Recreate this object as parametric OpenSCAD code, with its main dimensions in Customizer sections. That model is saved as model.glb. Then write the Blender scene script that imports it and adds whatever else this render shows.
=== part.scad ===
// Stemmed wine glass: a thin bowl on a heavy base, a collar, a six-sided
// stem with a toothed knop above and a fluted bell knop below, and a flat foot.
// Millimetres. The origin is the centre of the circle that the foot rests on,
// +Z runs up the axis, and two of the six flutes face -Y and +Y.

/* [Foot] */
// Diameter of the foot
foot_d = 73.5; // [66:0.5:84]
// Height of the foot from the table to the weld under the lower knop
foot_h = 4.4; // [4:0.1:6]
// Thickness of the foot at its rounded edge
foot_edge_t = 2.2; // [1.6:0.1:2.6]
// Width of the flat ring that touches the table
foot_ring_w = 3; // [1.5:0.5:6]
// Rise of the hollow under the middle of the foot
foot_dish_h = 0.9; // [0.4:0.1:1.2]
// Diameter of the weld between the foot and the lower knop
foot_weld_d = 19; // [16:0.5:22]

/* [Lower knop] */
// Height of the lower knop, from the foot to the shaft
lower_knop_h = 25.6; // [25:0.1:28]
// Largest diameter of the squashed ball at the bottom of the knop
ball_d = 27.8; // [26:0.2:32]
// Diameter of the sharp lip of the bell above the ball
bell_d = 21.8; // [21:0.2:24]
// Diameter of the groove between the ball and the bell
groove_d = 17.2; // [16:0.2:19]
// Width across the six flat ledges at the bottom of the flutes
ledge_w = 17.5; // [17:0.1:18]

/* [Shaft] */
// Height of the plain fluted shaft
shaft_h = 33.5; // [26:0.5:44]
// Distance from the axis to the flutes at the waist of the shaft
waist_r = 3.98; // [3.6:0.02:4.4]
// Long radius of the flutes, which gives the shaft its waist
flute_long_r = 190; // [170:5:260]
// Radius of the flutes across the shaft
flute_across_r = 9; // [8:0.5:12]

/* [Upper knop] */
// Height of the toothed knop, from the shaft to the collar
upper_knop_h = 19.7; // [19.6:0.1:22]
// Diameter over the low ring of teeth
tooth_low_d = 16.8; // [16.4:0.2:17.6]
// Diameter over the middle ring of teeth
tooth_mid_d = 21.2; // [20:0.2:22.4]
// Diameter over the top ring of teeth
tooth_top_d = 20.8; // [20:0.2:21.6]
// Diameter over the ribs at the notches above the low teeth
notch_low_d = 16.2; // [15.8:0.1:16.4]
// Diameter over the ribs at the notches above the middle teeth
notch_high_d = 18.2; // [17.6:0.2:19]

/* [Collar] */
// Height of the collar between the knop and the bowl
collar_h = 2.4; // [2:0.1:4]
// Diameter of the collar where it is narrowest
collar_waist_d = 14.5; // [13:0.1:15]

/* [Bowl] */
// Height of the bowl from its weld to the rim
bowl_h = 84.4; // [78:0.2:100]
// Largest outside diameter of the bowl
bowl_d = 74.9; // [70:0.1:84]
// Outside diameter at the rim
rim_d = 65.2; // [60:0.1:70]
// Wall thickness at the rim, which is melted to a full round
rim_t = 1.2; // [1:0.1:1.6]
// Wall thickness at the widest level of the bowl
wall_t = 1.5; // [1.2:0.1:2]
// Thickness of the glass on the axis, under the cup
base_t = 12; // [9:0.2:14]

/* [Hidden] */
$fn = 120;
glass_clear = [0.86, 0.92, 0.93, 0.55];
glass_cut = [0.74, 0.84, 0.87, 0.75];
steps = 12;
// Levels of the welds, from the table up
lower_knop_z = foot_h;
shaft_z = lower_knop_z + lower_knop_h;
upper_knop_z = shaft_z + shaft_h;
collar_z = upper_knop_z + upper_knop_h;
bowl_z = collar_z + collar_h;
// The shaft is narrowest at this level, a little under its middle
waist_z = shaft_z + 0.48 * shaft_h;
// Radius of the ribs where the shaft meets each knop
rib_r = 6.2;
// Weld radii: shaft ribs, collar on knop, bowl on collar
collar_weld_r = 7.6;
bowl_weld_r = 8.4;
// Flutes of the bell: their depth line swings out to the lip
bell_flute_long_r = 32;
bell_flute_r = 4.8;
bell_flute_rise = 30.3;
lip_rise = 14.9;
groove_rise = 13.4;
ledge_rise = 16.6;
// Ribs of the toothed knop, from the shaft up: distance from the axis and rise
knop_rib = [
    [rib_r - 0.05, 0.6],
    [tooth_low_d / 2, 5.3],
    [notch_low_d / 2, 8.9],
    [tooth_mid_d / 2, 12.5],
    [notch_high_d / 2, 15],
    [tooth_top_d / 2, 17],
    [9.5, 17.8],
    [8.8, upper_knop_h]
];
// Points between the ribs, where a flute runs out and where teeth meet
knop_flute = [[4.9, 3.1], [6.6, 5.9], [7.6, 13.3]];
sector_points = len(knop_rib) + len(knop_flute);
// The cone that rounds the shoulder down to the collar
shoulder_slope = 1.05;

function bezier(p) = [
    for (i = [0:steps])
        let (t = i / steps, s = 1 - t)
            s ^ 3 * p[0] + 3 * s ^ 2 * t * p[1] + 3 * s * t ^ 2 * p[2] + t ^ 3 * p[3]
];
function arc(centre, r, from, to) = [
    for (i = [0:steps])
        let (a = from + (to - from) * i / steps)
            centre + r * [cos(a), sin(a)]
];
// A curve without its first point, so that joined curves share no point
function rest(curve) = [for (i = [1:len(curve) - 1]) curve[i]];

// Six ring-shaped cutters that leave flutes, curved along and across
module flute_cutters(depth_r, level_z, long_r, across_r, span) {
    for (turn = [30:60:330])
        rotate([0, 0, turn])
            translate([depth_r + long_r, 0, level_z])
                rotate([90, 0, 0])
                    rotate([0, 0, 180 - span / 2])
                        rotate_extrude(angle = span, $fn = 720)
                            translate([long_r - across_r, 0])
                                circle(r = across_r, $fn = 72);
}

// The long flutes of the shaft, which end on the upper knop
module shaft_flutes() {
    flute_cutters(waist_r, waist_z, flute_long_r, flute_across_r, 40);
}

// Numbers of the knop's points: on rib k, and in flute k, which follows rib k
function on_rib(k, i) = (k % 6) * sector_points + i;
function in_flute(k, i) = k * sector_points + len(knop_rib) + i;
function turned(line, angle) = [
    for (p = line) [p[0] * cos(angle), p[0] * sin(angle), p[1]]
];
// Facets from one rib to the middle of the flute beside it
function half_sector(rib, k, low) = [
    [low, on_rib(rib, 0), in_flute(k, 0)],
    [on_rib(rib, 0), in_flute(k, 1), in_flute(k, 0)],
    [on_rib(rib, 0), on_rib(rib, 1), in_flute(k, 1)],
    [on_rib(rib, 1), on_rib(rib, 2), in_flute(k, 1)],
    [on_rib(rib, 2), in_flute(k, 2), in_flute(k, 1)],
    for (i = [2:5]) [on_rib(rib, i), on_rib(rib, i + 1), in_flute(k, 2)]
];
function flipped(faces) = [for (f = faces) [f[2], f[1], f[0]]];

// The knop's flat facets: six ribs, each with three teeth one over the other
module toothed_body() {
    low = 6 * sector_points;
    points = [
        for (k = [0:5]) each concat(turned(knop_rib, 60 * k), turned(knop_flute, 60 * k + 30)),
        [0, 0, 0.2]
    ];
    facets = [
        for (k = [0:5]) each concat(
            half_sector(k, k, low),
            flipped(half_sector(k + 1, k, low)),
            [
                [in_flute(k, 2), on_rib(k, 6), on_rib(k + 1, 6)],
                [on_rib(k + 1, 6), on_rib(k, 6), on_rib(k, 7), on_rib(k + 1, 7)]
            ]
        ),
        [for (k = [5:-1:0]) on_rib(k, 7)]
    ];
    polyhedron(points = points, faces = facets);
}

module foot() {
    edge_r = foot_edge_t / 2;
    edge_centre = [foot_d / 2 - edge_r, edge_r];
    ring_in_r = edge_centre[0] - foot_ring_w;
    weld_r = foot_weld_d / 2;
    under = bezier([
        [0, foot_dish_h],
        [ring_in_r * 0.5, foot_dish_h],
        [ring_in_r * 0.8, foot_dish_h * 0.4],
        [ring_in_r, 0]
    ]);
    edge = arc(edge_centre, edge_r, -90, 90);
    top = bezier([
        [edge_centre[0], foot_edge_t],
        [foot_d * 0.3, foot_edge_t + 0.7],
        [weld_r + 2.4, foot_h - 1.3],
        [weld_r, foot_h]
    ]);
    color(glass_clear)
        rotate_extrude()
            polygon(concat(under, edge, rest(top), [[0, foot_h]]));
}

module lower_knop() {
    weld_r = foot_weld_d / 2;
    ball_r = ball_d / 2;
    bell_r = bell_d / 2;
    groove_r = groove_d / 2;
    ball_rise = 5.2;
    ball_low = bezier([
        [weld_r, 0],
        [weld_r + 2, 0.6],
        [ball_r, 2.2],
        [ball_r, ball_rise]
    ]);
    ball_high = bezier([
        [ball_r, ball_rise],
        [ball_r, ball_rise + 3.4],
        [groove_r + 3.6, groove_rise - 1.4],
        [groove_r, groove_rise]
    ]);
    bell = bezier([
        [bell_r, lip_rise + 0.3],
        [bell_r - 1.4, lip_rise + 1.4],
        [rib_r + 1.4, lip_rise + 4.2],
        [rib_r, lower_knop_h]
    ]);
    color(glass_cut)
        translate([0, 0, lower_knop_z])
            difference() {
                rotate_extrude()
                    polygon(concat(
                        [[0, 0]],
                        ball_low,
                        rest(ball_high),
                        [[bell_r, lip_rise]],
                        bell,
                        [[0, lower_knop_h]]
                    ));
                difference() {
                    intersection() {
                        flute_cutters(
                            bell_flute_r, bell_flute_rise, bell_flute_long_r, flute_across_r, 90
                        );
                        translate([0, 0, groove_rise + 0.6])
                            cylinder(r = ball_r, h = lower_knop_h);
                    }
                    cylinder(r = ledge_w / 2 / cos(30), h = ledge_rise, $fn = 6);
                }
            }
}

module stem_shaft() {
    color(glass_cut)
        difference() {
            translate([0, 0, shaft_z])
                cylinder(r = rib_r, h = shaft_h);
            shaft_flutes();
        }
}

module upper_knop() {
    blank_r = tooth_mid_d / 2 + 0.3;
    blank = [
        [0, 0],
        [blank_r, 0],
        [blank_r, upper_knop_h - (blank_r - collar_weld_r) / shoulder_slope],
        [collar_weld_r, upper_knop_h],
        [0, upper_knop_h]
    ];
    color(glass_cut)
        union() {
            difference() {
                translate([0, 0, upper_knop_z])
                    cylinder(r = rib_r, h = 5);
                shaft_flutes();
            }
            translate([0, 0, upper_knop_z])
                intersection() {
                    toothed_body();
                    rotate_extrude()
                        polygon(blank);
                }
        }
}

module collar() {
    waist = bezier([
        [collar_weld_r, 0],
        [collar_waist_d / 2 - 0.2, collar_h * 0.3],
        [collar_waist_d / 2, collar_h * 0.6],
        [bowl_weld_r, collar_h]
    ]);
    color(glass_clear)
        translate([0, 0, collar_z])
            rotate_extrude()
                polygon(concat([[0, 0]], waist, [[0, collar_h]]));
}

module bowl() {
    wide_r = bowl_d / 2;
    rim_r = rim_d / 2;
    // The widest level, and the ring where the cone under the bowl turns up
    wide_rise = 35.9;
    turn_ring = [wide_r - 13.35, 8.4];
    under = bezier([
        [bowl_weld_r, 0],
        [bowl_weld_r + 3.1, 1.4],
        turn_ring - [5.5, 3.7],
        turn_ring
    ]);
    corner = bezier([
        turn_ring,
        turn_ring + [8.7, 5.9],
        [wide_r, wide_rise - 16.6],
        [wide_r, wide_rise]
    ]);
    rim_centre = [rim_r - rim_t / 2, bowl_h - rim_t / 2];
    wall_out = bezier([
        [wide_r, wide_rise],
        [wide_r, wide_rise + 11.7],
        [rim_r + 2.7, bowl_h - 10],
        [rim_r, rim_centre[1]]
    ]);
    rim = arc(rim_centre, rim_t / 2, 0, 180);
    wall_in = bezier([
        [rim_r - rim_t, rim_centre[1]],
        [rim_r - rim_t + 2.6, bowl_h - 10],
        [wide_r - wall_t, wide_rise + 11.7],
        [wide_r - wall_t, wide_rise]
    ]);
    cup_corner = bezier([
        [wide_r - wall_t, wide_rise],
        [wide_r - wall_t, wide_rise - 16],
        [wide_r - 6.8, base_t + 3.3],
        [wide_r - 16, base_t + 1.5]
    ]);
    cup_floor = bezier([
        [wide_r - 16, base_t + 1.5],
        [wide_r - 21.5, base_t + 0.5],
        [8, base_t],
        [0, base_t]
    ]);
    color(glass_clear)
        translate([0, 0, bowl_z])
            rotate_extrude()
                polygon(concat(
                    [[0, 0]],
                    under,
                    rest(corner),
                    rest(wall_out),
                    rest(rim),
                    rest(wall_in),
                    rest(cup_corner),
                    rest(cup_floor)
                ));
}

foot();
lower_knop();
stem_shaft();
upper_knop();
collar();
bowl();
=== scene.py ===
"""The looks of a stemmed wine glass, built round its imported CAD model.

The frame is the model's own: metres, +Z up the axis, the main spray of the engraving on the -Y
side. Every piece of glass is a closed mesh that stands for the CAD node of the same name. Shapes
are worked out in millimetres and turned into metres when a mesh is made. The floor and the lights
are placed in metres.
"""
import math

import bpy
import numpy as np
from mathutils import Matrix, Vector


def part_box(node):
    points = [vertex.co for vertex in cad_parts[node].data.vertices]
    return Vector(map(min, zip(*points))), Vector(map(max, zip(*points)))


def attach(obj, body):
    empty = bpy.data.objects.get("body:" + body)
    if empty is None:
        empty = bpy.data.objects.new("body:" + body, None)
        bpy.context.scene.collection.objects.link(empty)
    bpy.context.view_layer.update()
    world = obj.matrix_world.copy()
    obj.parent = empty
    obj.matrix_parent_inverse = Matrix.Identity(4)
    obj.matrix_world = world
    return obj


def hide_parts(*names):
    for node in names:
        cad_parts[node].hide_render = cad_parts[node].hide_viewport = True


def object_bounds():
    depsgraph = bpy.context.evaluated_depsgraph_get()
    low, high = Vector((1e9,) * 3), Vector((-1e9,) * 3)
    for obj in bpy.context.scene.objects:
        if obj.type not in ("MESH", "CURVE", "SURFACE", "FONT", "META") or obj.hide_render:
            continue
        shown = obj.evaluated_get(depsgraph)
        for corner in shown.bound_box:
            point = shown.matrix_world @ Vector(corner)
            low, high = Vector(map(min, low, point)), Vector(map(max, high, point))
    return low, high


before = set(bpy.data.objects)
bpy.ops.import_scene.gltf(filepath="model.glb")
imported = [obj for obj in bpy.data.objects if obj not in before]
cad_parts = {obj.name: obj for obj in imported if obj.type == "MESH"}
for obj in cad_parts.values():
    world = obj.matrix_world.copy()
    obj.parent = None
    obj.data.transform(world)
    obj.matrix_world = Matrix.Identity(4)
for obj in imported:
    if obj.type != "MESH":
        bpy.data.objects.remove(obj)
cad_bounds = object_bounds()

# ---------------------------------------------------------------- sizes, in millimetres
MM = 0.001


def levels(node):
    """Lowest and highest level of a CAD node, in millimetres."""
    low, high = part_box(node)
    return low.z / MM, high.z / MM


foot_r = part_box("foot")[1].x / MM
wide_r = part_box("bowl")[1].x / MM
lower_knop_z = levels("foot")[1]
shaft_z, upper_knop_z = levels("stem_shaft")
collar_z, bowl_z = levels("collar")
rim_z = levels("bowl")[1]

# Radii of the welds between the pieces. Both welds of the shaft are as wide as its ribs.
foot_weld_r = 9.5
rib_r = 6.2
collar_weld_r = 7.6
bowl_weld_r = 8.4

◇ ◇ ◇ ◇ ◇

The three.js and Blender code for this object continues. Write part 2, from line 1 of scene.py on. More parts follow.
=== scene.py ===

◇ ◇ ◇ ◇ ◇

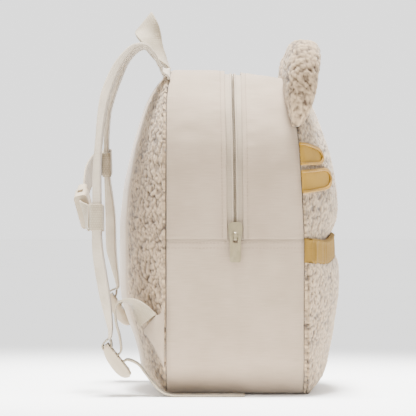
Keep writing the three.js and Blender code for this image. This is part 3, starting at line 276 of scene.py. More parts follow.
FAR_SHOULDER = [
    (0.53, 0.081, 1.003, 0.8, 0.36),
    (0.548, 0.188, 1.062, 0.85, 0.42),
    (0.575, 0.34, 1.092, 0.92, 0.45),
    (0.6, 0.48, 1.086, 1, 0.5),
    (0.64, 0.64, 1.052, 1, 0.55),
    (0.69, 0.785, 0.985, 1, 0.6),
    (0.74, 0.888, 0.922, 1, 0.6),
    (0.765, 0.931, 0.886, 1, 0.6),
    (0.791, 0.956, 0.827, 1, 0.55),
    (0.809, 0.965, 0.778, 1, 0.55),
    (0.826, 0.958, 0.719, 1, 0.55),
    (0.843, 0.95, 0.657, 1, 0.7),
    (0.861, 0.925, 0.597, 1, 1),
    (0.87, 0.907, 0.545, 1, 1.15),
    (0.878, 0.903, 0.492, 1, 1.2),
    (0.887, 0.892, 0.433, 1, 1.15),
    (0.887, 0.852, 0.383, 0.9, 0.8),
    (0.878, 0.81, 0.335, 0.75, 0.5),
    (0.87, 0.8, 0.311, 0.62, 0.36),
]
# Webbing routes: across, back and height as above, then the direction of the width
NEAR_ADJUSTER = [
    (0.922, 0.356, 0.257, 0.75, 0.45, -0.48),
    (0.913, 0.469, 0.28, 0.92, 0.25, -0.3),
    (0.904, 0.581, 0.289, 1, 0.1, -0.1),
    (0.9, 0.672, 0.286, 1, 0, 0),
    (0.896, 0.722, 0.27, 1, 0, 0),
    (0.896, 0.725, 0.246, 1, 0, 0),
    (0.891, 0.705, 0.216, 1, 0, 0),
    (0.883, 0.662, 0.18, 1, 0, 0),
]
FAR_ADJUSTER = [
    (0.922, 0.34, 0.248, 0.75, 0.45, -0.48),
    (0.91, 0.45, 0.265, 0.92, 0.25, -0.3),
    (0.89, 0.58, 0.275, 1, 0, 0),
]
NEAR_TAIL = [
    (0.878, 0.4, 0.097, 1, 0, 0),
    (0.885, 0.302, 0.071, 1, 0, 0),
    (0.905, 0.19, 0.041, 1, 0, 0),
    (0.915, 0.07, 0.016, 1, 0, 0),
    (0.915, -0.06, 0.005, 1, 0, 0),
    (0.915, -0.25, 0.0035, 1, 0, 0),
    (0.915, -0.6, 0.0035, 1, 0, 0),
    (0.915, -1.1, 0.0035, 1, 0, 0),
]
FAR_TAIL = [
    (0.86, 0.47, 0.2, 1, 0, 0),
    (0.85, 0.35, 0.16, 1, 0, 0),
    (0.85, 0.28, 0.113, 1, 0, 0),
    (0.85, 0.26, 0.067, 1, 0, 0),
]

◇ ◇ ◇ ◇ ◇

__SHORT TASK__: Within the material above, transcribe exactly the lines that run from the line holding "obj.matrix_world = Matrix.Identity(4)" through the line holding "return low.z / MM, high.z / MM".

__CORRECT OUTPUT__:
    obj.matrix_world = Matrix.Identity(4)
for obj in imported:
    if obj.type != "MESH":
        bpy.data.objects.remove(obj)
cad_bounds = object_bounds()

# ---------------------------------------------------------------- sizes, in millimetres
MM = 0.001


def levels(node):
    """Lowest and highest level of a CAD node, in millimetres."""
    low, high = part_box(node)
    return low.z / MM, high.z / MM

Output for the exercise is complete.